» **Written exercise**: Output each line of the material exactly as it stands.

+-------+

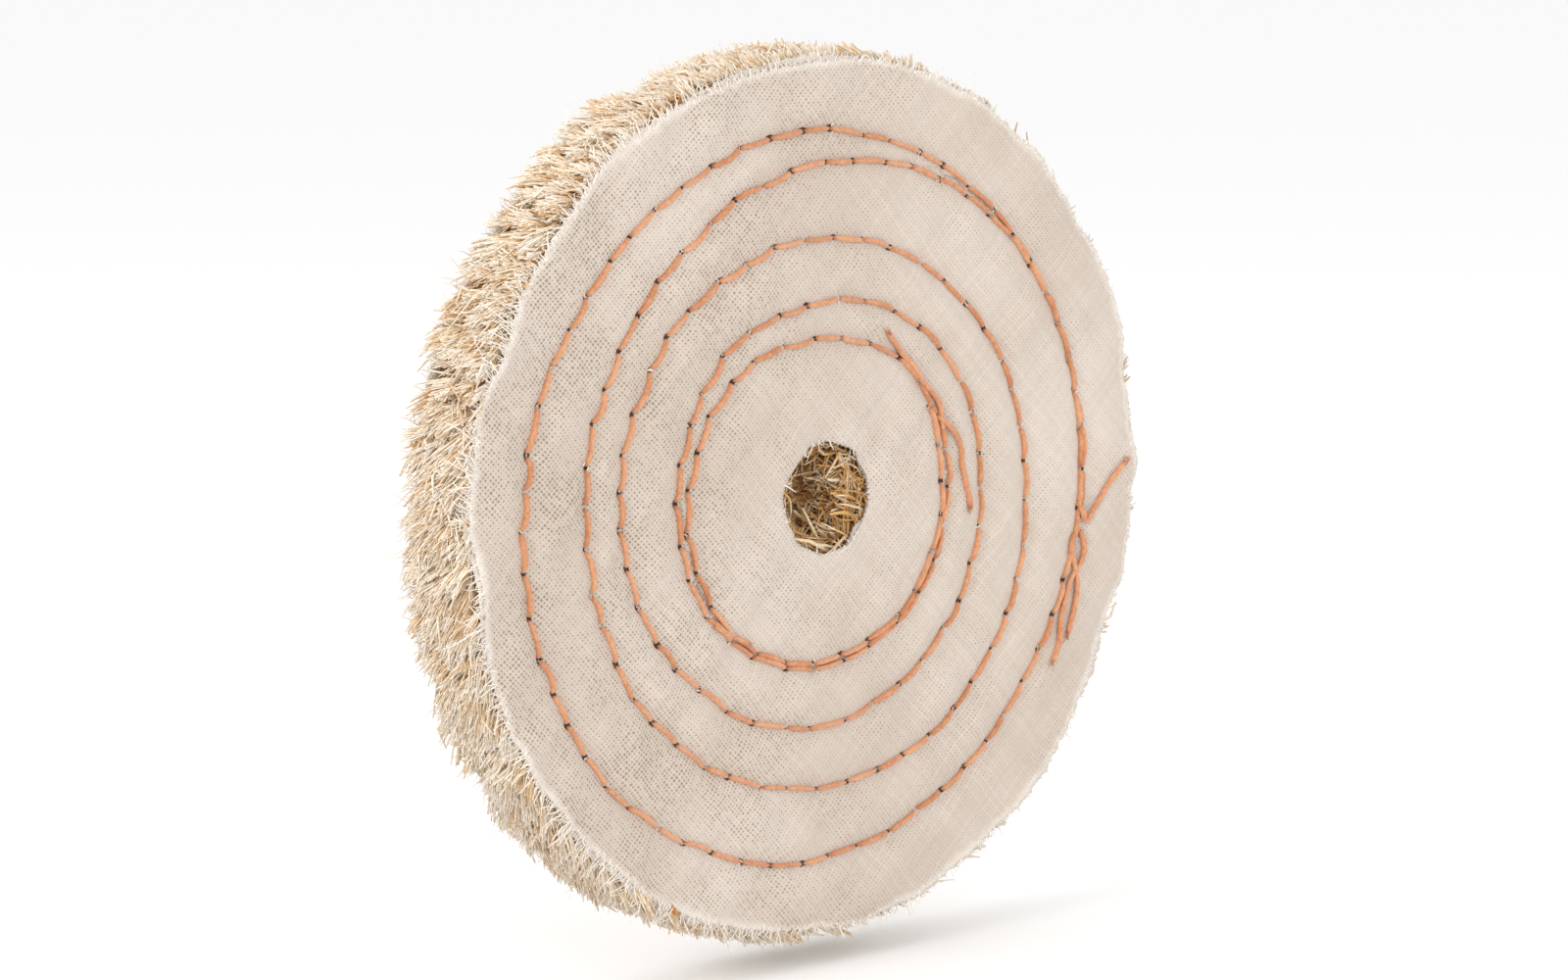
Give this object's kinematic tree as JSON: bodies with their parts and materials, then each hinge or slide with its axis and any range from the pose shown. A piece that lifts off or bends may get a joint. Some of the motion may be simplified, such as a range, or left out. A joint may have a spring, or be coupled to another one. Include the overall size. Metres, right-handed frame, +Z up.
{
  "type": "buffing wheel",
  "caption": "Round sewn sisal buffing wheel between muslin covers, with a plain arbor hole, a spiral row of thick orange stitches and a trimmed brush rim.",
  "frame": {"origin": "middle of the arbor hole, half way through the wheel's thickness", "axes": "+Y along the spin axis, from the front face to the back face; +Z up across the face; +X to the right seen from the front"},
  "size_m": [0.103, 0.0135, 0.103],
  "materials": {
    "muslin": "plain weave, unbleached cotton",
    "sisal": "coarse woven fibre with cut ends",
    "thread": "thick twisted sewing thread"
  },
  "bodies": {
    "root": {"front_cover": "muslin", "front_lining": "muslin", "sisal_ply_1": "sisal", "sisal_ply_2": "sisal", "sisal_ply_3": "sisal", "sisal_ply_4": "sisal", "sisal_ply_5": "sisal", "sisal_ply_6": "sisal", "back_lining": "muslin", "back_cover": "muslin", "needle_thread": "thread", "bobbin_thread": "thread", "caught_thread": "thread"}
  },
  "joints": []
}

+-------+

» **Answer for the task**:
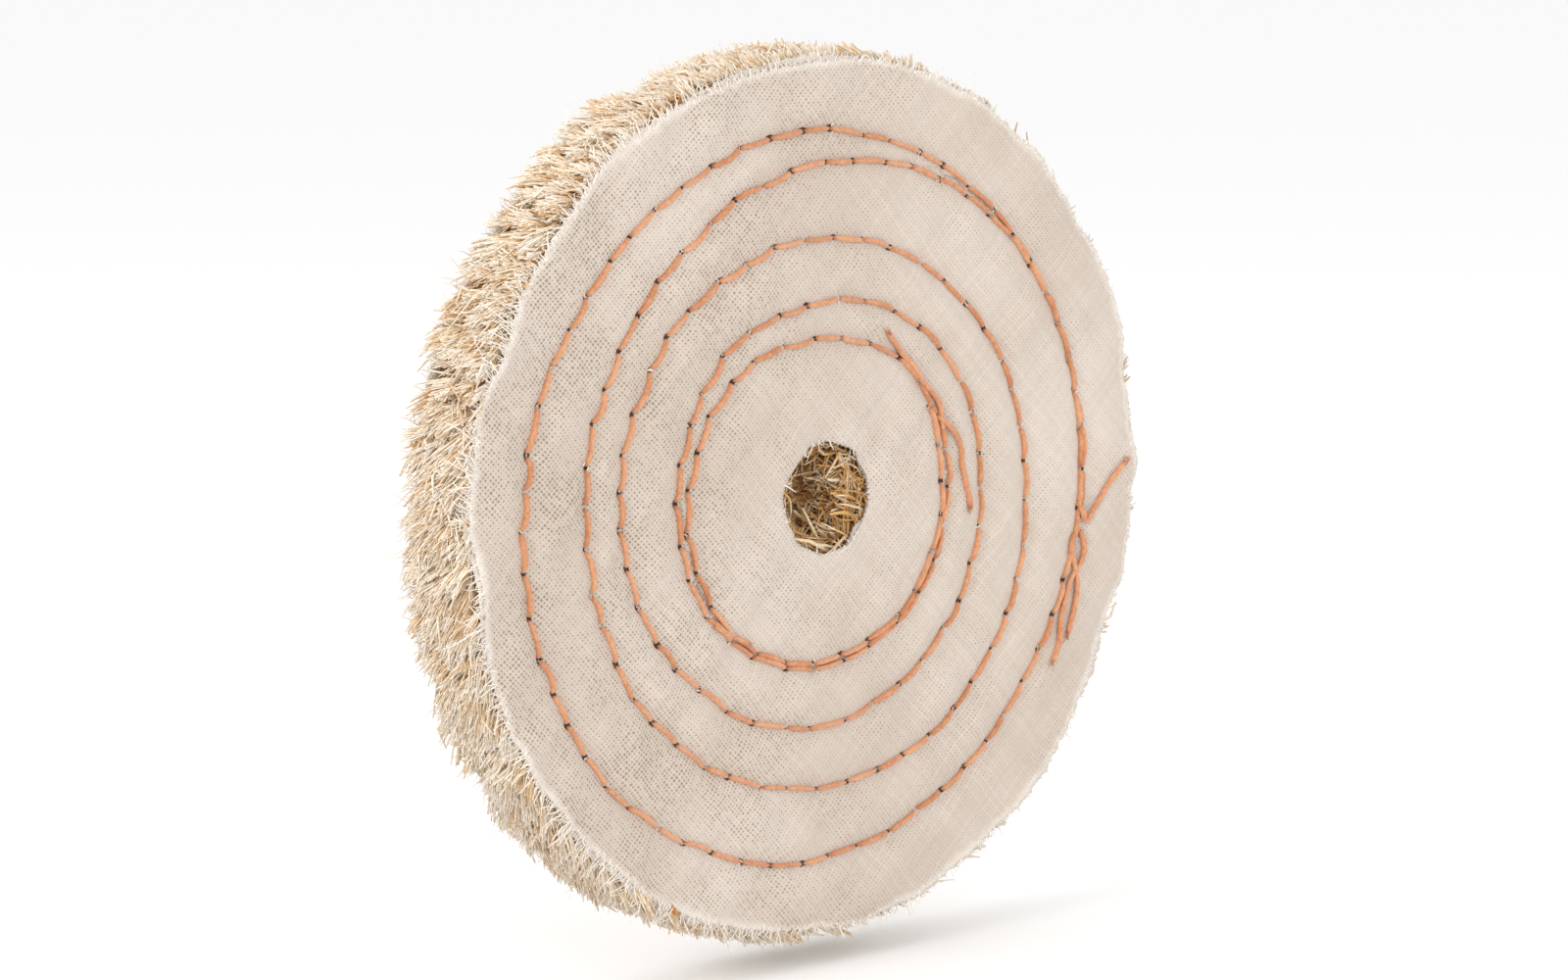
Give this object's kinematic tree as JSON: bodies with their parts and materials, then each hinge or slide with its axis and any range from the pose shown. A piece that lifts off or bends may get a joint. Some of the motion may be simplified, such as a range, or left out. A joint may have a spring, or be coupled to another one. Include the overall size. Metres, right-handed frame, +Z up.
{
  "type": "buffing wheel",
  "caption": "Round sewn sisal buffing wheel between muslin covers, with a plain arbor hole, a spiral row of thick orange stitches and a trimmed brush rim.",
  "frame": {"origin": "middle of the arbor hole, half way through the wheel's thickness", "axes": "+Y along the spin axis, from the front face to the back face; +Z up across the face; +X to the right seen from the front"},
  "size_m": [0.103, 0.0135, 0.103],
  "materials": {
    "muslin": "plain weave, unbleached cotton",
    "sisal": "coarse woven fibre with cut ends",
    "thread": "thick twisted sewing thread"
  },
  "bodies": {
    "root": {"front_cover": "muslin", "front_lining": "muslin", "sisal_ply_1": "sisal", "sisal_ply_2": "sisal", "sisal_ply_3": "sisal", "sisal_ply_4": "sisal", "sisal_ply_5": "sisal", "sisal_ply_6": "sisal", "back_lining": "muslin", "back_cover": "muslin", "needle_thread": "thread", "bobbin_thread": "thread", "caught_thread": "thread"}
  },
  "joints": []
}